An all-at-once preconditioner for evolutionary partial differential equations

Abstract

In [McDonald, Pestana and Wathen, \\textit{SIAM J. Sci. Comput.}, 40 (2018), pp. A1012--A1033], a block circulant preconditioner is proposed for all-at-once linear systems arising from evolutionary partial differential equations, in which the preconditioned matrix is proven to be diagonalizable and to have identity-plus-low-rank decomposition under the setting of heat equation. In this paper, we generalize the block circulant preconditioner by introducing a small parameter $\\epsilon>0$ into the top-right block of the block circulant preconditioner. The implementation of the generalized preconditioner requires the same computational complexity as that of the block circulant one.
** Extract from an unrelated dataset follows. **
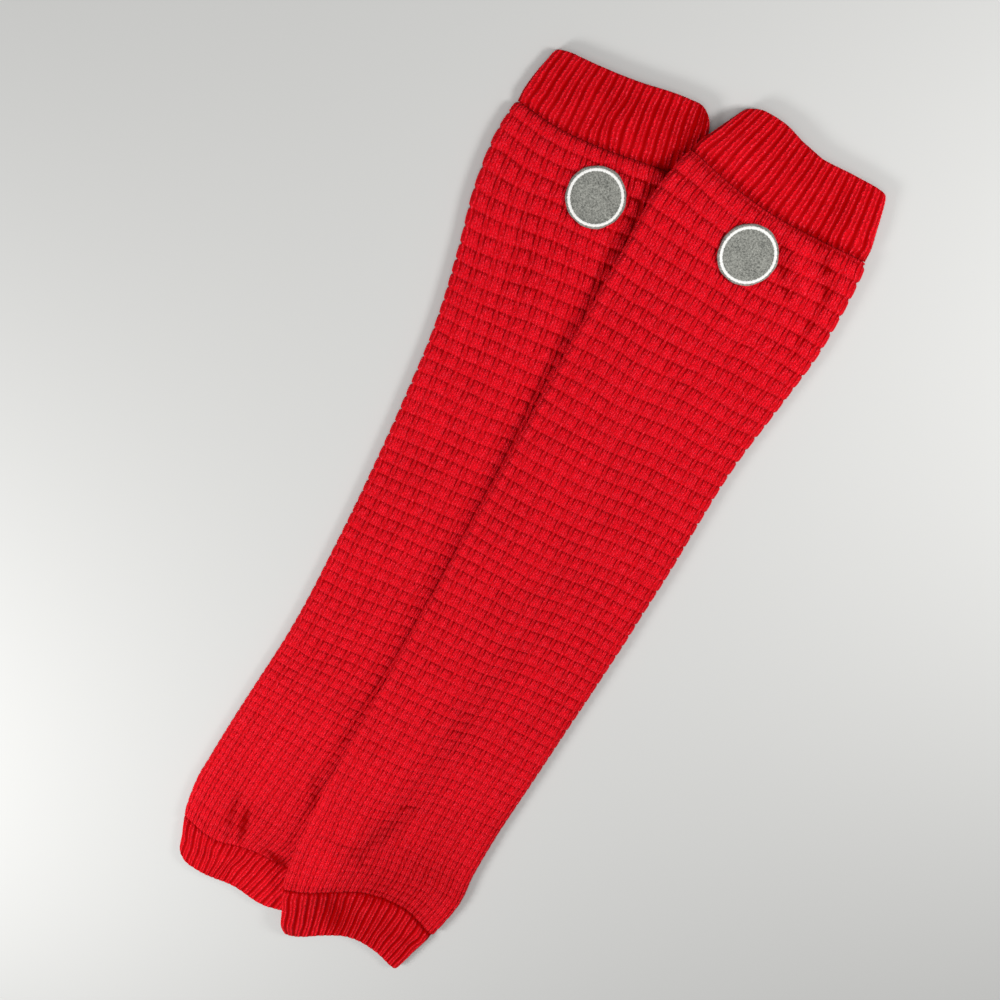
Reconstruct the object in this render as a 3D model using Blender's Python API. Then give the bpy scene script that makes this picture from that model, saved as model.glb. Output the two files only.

Theoretically, we prove that (i) the generalization preserves the diagonalizability and the identity-plus-low-rank decomposition; (ii) all eigenvalues of the new preconditioned matrix are clustered at 1 with the clustering radius positively related to $\\epsilon$; (iii) GMRES method for the preconditioned system has a linear convergence rate independent of size of the linear system when $\\epsilon$ is taken to be smaller or comparable with square root of time-step size. Numerical results are reported to confirm the efficiency of the proposed preconditioner and to show that the generalization improves the performance of block circulant preconditioner.